As House Democrats huddle through Friday in Philadelphia at a strategy retreat, their No. 2 leader, Steny Hoyer of Maryland, admits he wouldn't bet "a whole lot of money" on his party winning back their chamber's majority in 2016.
"I probably wouldn’t do that," Hoyer told reporters. But the minority whip added a couple of caveats: "One of the things you find in today's politics is its volatility. And people are not very attached to a party."
Hoyer conceded that it's an uphill climb for Democrats to overcome the 246 to 188 seat advantage Republicans now hold. He said redistricting has complicated such swings, making most districts either mostly red or blue.

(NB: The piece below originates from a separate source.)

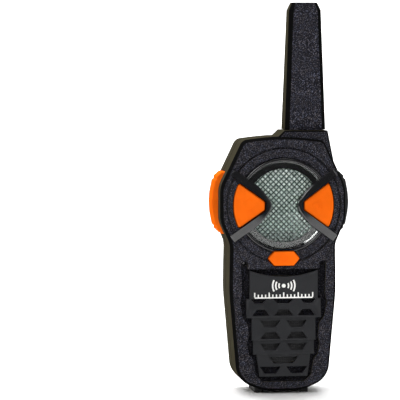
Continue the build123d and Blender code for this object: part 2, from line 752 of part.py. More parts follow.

Before Hoyer spoke, rank and file members got a somewhat different message in a closed-door pep talk by the new Democratic Congressional Campaign chairman, Ben Ray Luján of New Mexico. He described Democrats as being well positioned for the 2016 election, in part because he expects a high turnout from the party's base in a presidential election year, according to a source in the room who asked not to be identified.
Among other reasons Lujan described as cause for optimism: Republicans hold 26 seats in districts that President Barack Obama carried in 2012, and many could swing back to the Democrats, he said. In 23 of those districts, Obama won with at least 48 percent of the vote.